Everyone needs someone to never give up on them.
Vicky Scott says
Absolutely agree! Ken, I can so relate. I honor and admire you and Sue!
Happy that you could write yesterday and today and appreciate reading the blog. You represent not only Ryan, but so many others like him, who need the love, care, and support of humanity to say… you still matter, you still are valuable, you are dearly loved and cared for, and I lay down my life to care for you. Bless you both.
“We Got This!” Our mantra, too — the tie that binds us together. Yes, Ryan, We Got This in ways I never dreamed possible. Here for you, together — and always — SHSP with much hope.
Just always remember: YOU know your child better than anyone else….that includes doctors and nurses. Never let someone else make decisions regarding your child if you can do it.
It’s very easy to make the decision ‘to pull the plug’. I have always lived by the decision that my daughter would never give up on me, therefore I will not give up on my daughter.
Sounds like you made the same decision regarding your son. Hang in there.

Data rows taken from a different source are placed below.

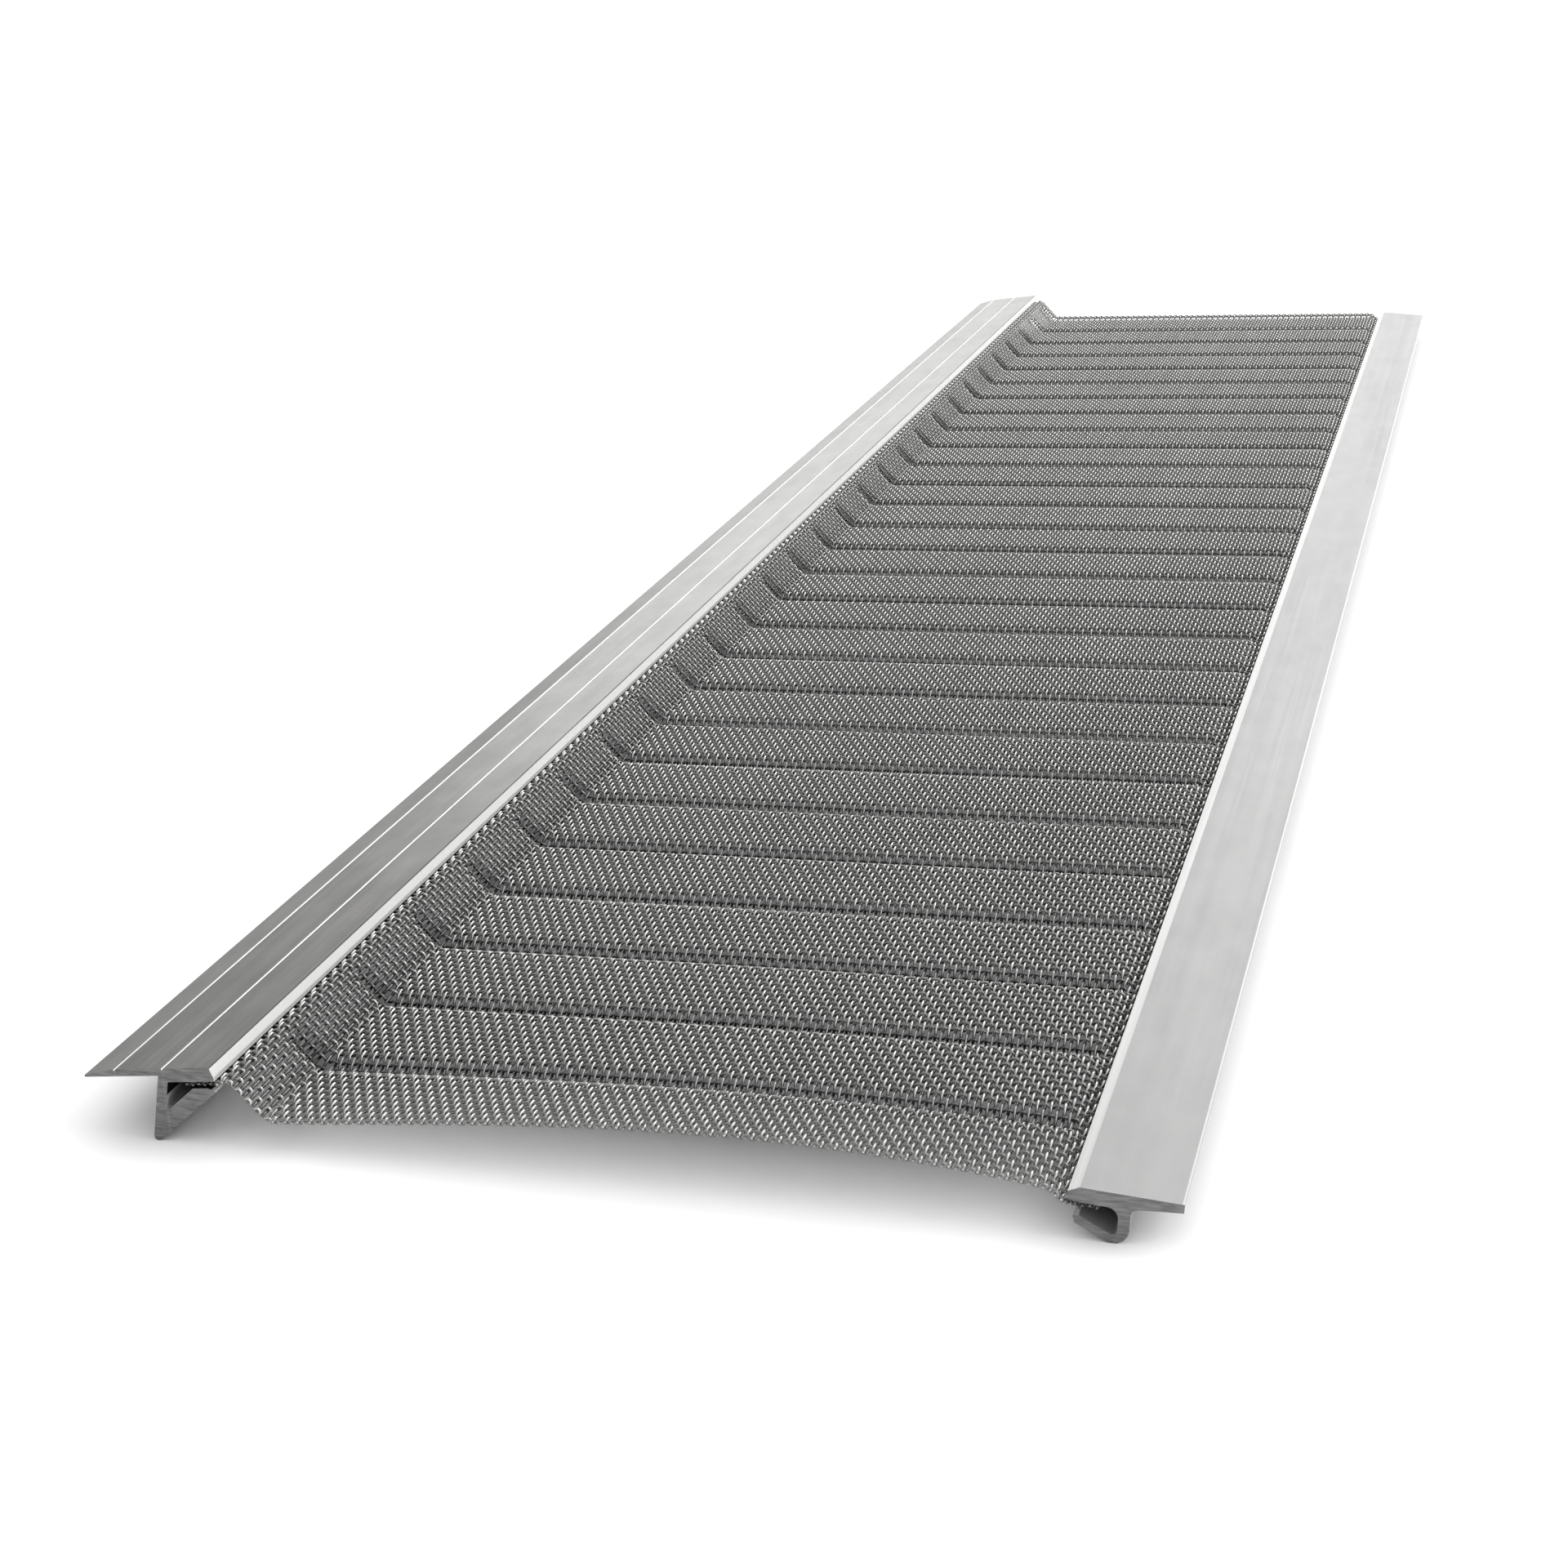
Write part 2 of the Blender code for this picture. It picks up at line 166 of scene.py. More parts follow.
class GuardCloth(bpy.types.PropertyGroup):
    """Sizes of the woven cloth."""

    wire: bpy.props.FloatProperty(
        name="Wire", description="Diameter of the wire", default=0.44 * MM, unit="LENGTH", precision=5
    )
    lengthwise_spacing: bpy.props.FloatProperty(
        name="Lengthwise spacing", description="From one lengthwise wire to the next", default=0.92 * MM,
        unit="LENGTH", precision=5,
    )
    crosswise_spacing: bpy.props.FloatProperty(
        name="Crosswise spacing", description="From one crosswise wire to the next", default=1.79 * MM,
        unit="LENGTH", precision=5,
    )
    groove_pitch: bpy.props.FloatProperty(
        name="Groove pitch", description="From one pressed groove to the next", default=21.7 * MM,
        unit="LENGTH", precision=5,
    )
    first_groove: bpy.props.FloatProperty(
        name="First groove", description="From the rails' near end to the first groove's middle",
        default=18.3 * MM, unit="LENGTH", precision=5,
    )
    groove_width: bpy.props.FloatProperty(
        name="Groove width", description="Full width of a groove", default=7.3 * MM,
        unit="LENGTH", precision=5,
    )
    groove_depth: bpy.props.FloatProperty(
        name="Groove depth", description="Depth of a groove at its middle", default=1.2 * MM,
        unit="LENGTH", precision=5,
    )
    groove_ramp: bpy.props.FloatProperty(
        name="Groove ramp", description="Length over which a groove fades out at each rail",
        default=3.4 * MM, unit="LENGTH", precision=5,
    )
    bow_height: bpy.props.FloatProperty(
        name="Bow height", description="How far the free near edge bulges up", default=3.7 * MM,
        unit="LENGTH", precision=5,
    )
    bow_length: bpy.props.FloatProperty(
        name="Bow length", description="Length over which the bulge fades to a third", default=20 * MM,
        unit="LENGTH", precision=5,
    )
    bow_skew: bpy.props.FloatProperty(
        name="Bow skew", description="Above 1, the bulge is highest nearer the front rail", default=1.25
    )
    colour: bpy.props.FloatVectorProperty(
        name="Colour", description="Colour of the drawn wire", subtype="COLOR", size=3,
        default=(0.56, 0.56, 0.55), min=0, max=1,
    )


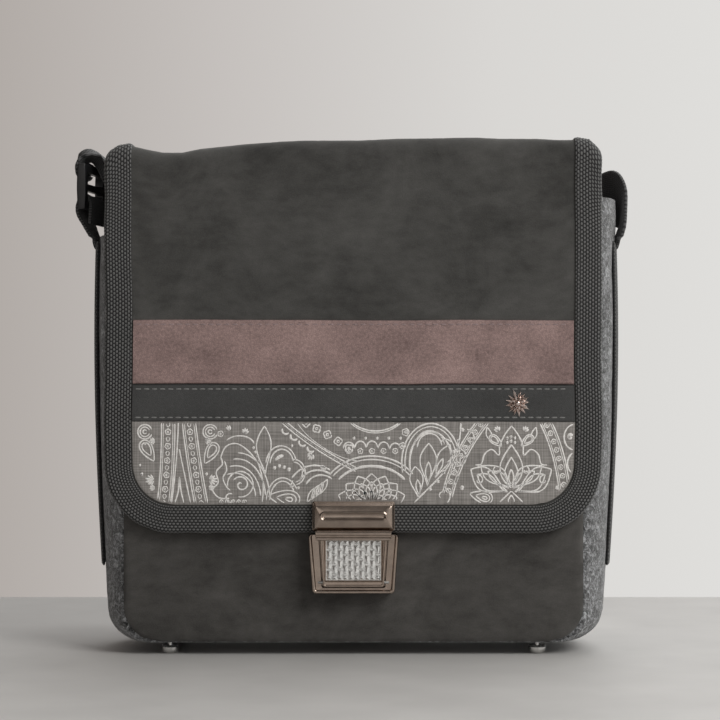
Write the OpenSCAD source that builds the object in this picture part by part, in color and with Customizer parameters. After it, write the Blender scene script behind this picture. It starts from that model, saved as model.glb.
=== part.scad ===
// Small shoulder bag: felt sides and base, suede front and flap, webbing binding,
// a tuck lock with a sprung release button, four nickel feet and a webbing strap.
// Units are millimetres. Z is up, the front faces -Y and X runs to the right
// when the front is looked at. The origin is on the floor under the body's middle.

/* [Body] */
// Width of the side and base strip's seam line
body_w = 232; // [224:2:240]
// Width of the felt side strip, front to back
strip_w = 76; // [72:1:80]
// Height of the seam line at the base
base_z = 6.5; // [6.5:0.5:8]
// Radius of the felt strip's lower corners
corner_r = 14; // [12:1:18]
// Top of the right felt side
side_top = 231; // [229:1:231]
// How much lower the left side is cut, so the strap's buckle swings clear of it
left_drop = 19; // [19:1:21]
// Top of the front and back panels
panel_top = 236; // [230:1:240]
// Felt thickness
felt_t = 3; // [2.5:0.5:3]
// How far the right side swells past its seam
swell_right = 19.5; // [12:0.5:22]
// How far the left side swells past its seam
swell_left = 16.8; // [12:0.5:20]
// How far the base sags below its seam
sag = 2.5; // [1:0.5:3]

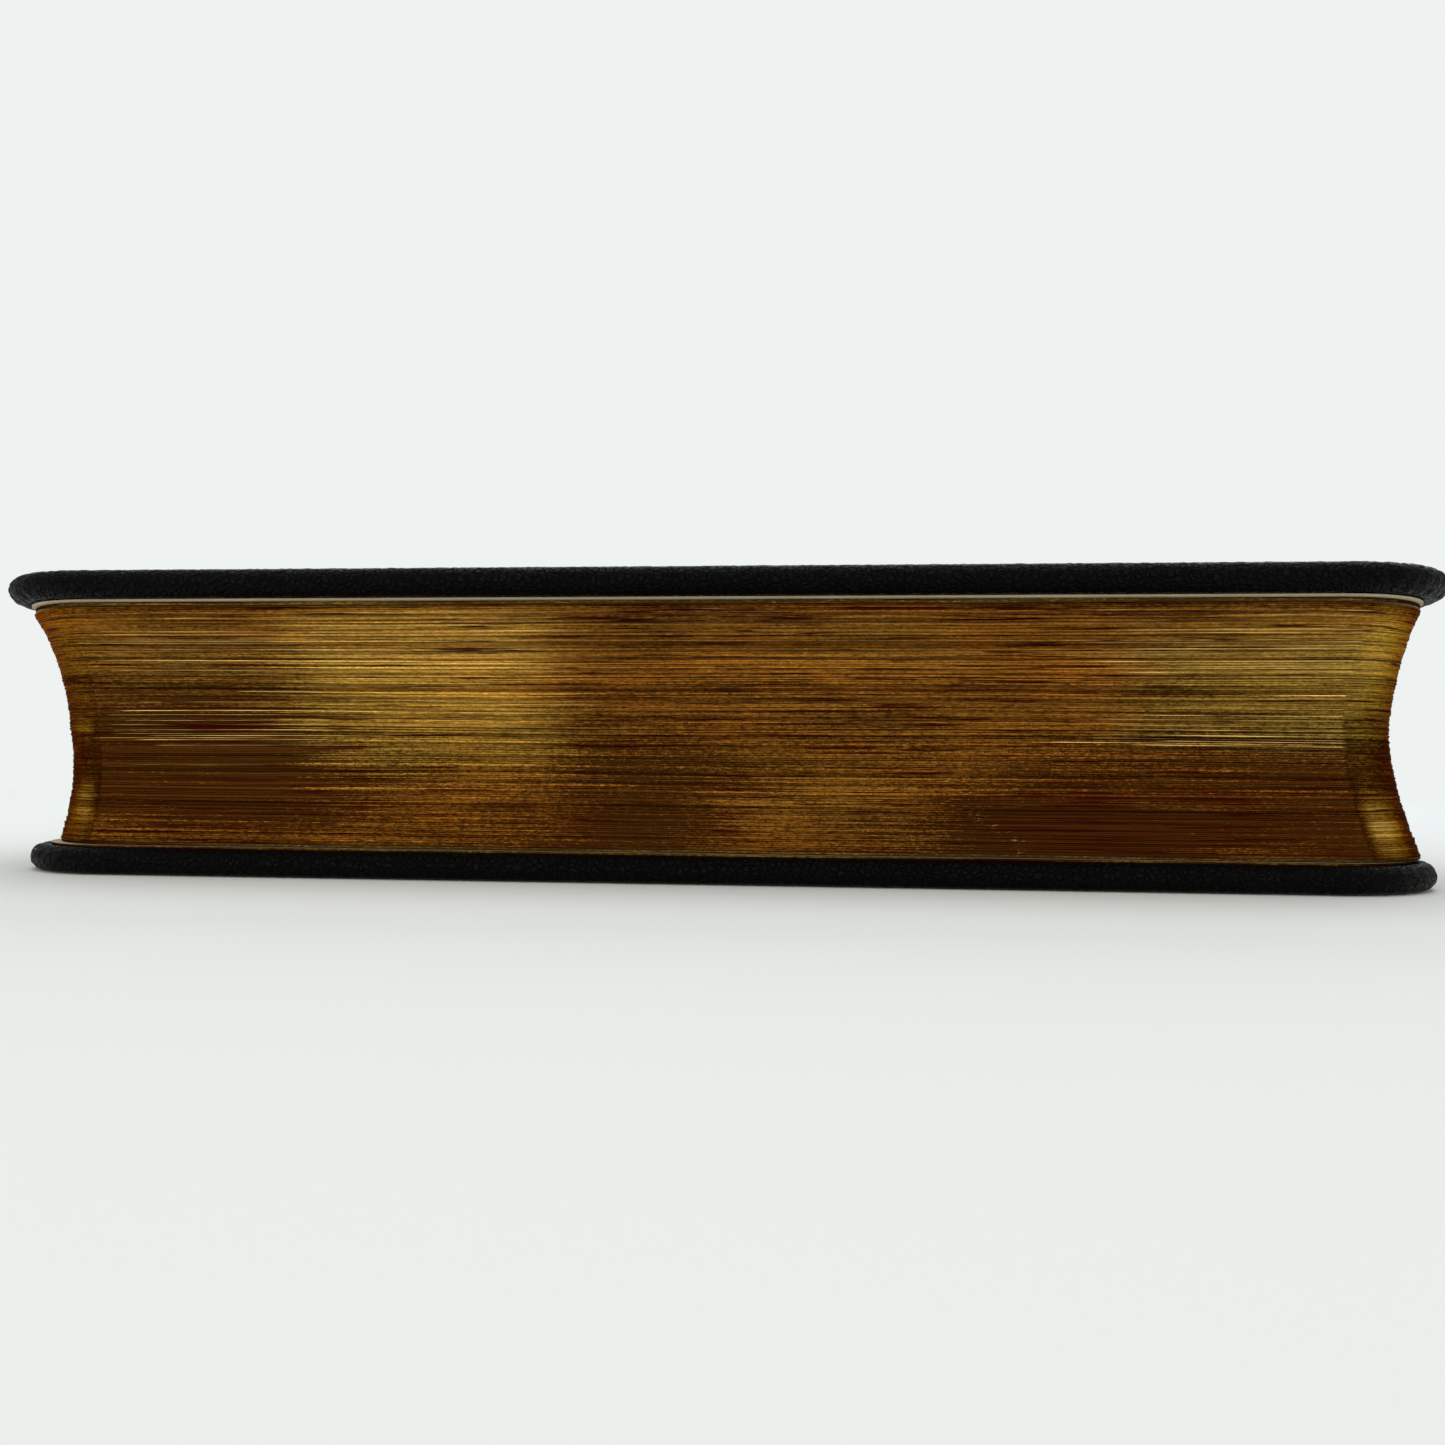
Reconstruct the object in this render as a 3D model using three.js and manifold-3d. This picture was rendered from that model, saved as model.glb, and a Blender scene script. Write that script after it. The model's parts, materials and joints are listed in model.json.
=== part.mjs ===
// A small leather-bound prayer book: sewn text block with a rounded spine, gilt edges and rounded corners.
// Millimetres, +Z up. The book lies on its back cover: X runs from tail to head, the fore-edge faces -Y.
// The origin is under the middle of the closed book, on the surface that it lies on.
import * as THREE from "three";
import { mergeVertices } from "three/addons/utils/BufferGeometryUtils.js";
import Module from "manifold-3d";

const wasm = await Module();
wasm.setup();

// ---- Driving dimensions ----
const coverLength = 146; // head to tail
const coverDepth = 96; // fore-edge to the back of the spine
const coverCornerRadius = 12.8;
const leatherThickness = 0.9;
const boardThickness = 1.4;
const turnInThickness = 0.4; // the leather is pared thin where it is folded in
const turnInWidth = 14;
const pastedownThickness = 0.2;
const pastedownMargin = 2; // leather left showing round the pastedown
const infillCornerRadius = 2;
const infillSink = 0.3; // how far the infill is set into the board

const leafLength = 142;
const leafCornerRadius = 11;
const foreEdgeSquare = 2.7; // how far the covers stand out past the top and bottom leaves
const blockThickness = 23.6;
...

Ken, Don’t torment yourself with your decision to love and protect your family. You would also be tormented if you let Ryan go any of the times you were asked. God will know when he needs Ryan in heaven. For now he needs Ryan here with his family to show us so much about family, community and what is REALLY important in life. God bless you and carry you through this rough week.
A. L. says
God isn’t keeping him alive. Doctors are. If it were left up to God, he would be dead.
You keep going, Ken. This is good. This heartache needs to be gotten out.